My mother screamed at me. Forever it felt like, until one of the nurses came into the ICU unit and kicked her out.
I don’t think my mother ever stopped resenting me for ruining her perfect little life façade that she worked so hard to project.
So. Yeah.
On the slap–ouch–the humiliation of that, much more than the physical pain. Though the disappointment in your grandfather’s voice…I felt that one in my stomach.
Getting into trouble
I rarely got into trouble as well. A nervous little girl? I am that way, always trying to be perfect. I am much much older now, and I think I was around 10 or 11 when I became friends with the sister of my brother’s friend, Bert. Her name was Irene and the family had moved to NH from Canada some years before. My mother too had befriended the mother of Bert and Irene, and they would visit each other now and then. I started to go to Irene’s house to play, they lived just down the street, and we were becoming really good friends. We both liked Barbie dolls and music, and enjoyed each other’s company a great deal. We laughed a lot, just had good-clean fun together. One day, Irene told me that I couldn’t come over any more. Her father said that I laughed too loud, so I was banned from their home. We never played together again. I was quite saddened over this. You know, in retrospect though I have to say, “good, thank you!”, and especially to Irene’s father, “I still laugh too loud!” I did, however, always miss Irene.
Trouble #1
Even though I think I was a pretty good kid, and even my Mom is always telling everyone now how good I was when I was young, I got in trouble a lot. Chalk that up to Mom’s Chinese Dragon Lady temper. I remember two distinct incidents: When I was about seven years old, I really wanted a Hello Kitty bubble gum chapstick. It came in a clear tube, was bright pink, and shaped like a “real” lipstick. My mom would not let me get it, so I shoplifted it. But damn my internal monologue, as soon as we got home, I felt so guilty that I literally started to get sick. I got a fever, I felt like puking, I was jumpy, and generally a grump. My Dad asked me what was wrong, and I burst into tears and showed him the chapstick. I thought that if I told my Mom, she would call the police and put me in jail. Luckily, my Dad is a softie for his little girl. He took me back to the store the next day, made me apologize for stealing, and paid for the chapstick. Phew! Jail time averted!
Re: Trouble #1
Oh boy, I remember my son doing this with a pack of gum.
Trouble #2
The boxes in our garage always had great treasures. My mom was a stationery nut in her youth, so I often found beautiful note cards and envelopes that she had forgotten about for writing to my pen pals (remember those before the e-mail age?). Once, I found a box with stuff from my parents’ wedding: photos, momentos, thank you card stationery, etc. I rummaged through that box and went through all the pictures.
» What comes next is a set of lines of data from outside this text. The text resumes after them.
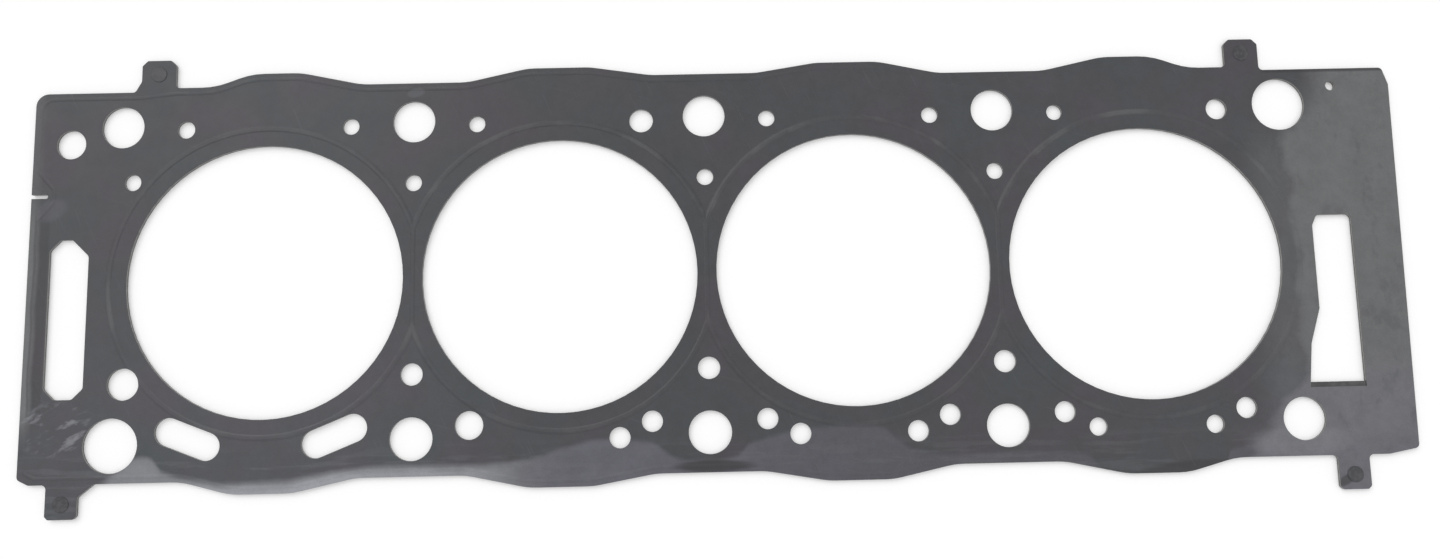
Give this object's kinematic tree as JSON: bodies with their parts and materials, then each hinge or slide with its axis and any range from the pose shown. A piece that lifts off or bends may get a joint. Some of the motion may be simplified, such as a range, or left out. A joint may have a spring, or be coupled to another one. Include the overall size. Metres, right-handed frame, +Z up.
{
  "type": "cylinder head gasket",
  "caption": "Multi-layer steel cylinder head gasket for an in-line engine, with embossed bore and edge beads, bolt, dowel, coolant and oil holes, and riveted tabs.",
  "frame": {"origin": "the middle of the line through the four bore axes, on the plane of the lower bore beads' crests, where the gasket seats on the block", "axes": "+X runs along the bores, away from the end with the two small holes beside the slot; +Y to the rear long side; +Z up, towards the head"},
  "size_m": [0.4365, 0.145, 0.0017],
  "materials": {
    "coated_sheet": "matt dark grey sealing coat on spring steel",
    "carrier_steel": "plain rolled steel",
    "shim_steel": "plain stainless steel",
    "rivet_steel": "dark coated steel"
  },
  "bodies": {
    "root": {"upper_bead_layer": "coated_sheet", "stopper_shim": "shim_steel", "carrier_layer": "carrier_steel", "lower_bead_layer": "coated_sheet", "rivet_rear_left": "rivet_steel", "rivet_rear_right": "rivet_steel", "rivet_front_left": "rivet_steel", "rivet_front_right": "rivet_steel"}
  },
  "joints": []
}
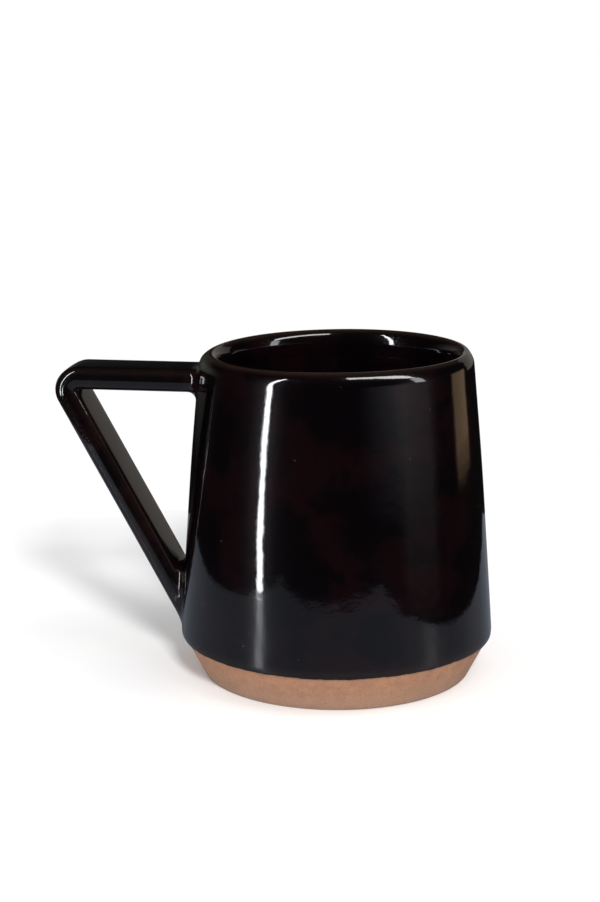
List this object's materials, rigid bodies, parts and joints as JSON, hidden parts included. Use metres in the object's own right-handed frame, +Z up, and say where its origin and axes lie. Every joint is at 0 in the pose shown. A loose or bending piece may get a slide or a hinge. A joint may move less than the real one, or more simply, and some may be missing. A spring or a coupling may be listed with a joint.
{
  "type": "ceramic mug",
  "caption": "Tapered black-glazed stoneware mug with a bare clay foot and a triangular strap handle for drinking hot or cold liquids.",
  "frame": {"origin": "centre of the standing face under the foot, on the mug's axis", "axes": "+Z up along the mug's axis, handle towards -X, +Y completes a right-handed frame"},
  "size_m": [0.1201, 0.086, 0.0893],
  "materials": {
    "clay": "bare fired terracotta-coloured clay, matt, fine speckle",
    "slip": "fired slip, matt, slightly darker than the clay",
    "outer_glaze": "glossy black glaze, breaking to brown where it is thin",
    "liner_glaze": "glossy black liner glaze",
    "handle_glaze": "glossy black glaze, browner on the strap's edges"
  },
  "bodies": {
    "root": {"clay_body": "clay", "clay_handle": "clay", "upper_luting_slip": "slip", "lower_luting_slip": "slip", "outer_glaze": "outer_glaze", "liner_glaze": "liner_glaze", "handle_glaze": "handle_glaze"}
  },
  "joints": []
}
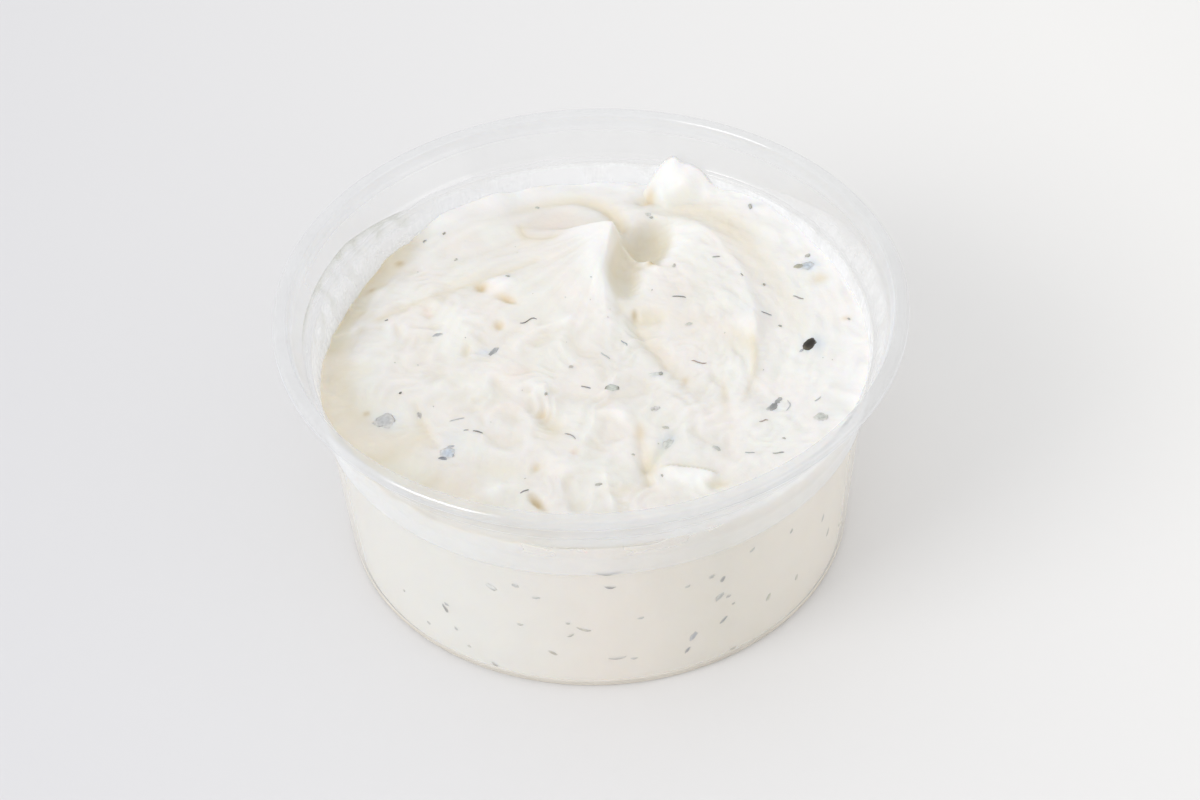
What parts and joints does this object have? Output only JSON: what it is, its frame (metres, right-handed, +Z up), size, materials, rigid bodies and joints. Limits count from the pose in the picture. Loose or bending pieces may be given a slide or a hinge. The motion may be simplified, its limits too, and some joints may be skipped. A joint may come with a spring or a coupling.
{
  "type": "tub of tzatziki dip",
  "caption": "Round translucent deli cup with a rim bead and stacking step, filled with white tzatziki dip whose top is swirled to a peak and flecked with herbs.",
  "frame": {"origin": "middle of the cup's base, on the surface it stands on", "axes": "+Z up through the mouth, +Y towards the back of the dip's swirl, +X right"},
  "size_m": [0.117, 0.117, 0.053],
  "materials": {
    "clear_plastic": "thin milky translucent polypropylene, smooth and slightly glossy",
    "tzatziki": "thick white yogurt with grated cucumber, moist satin",
    "herbs": "dark green dill strands and blue-green herb flakes, matte and damp"
  },
  "bodies": {
    "root": {"cup": "clear_plastic", "dip": "tzatziki"}
  },
  "joints": []
}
I loved seeing thos photos of my mother in her beautiful gown and looking so young. I guess I didn’t pack the box back very carefully because I broke something in it, and when my mom saw what I had done, she completely flipped out. She took out all the light bulbs in my room, locked me in there for what seemed like forever, came back with a belt (you know what it was for!), and locked me in there again after literally whupping my ass. To this day, I still don’t know what I broke. I hope whatever it was, it was worth all that, because I will carry this little nugget of warm-and-fuzzy with me until the day I die.
Re: Trouble #2
Okay, that tops them all!
Took out all the lightbulbs??? You need to write this as a scene sometime. Yikes!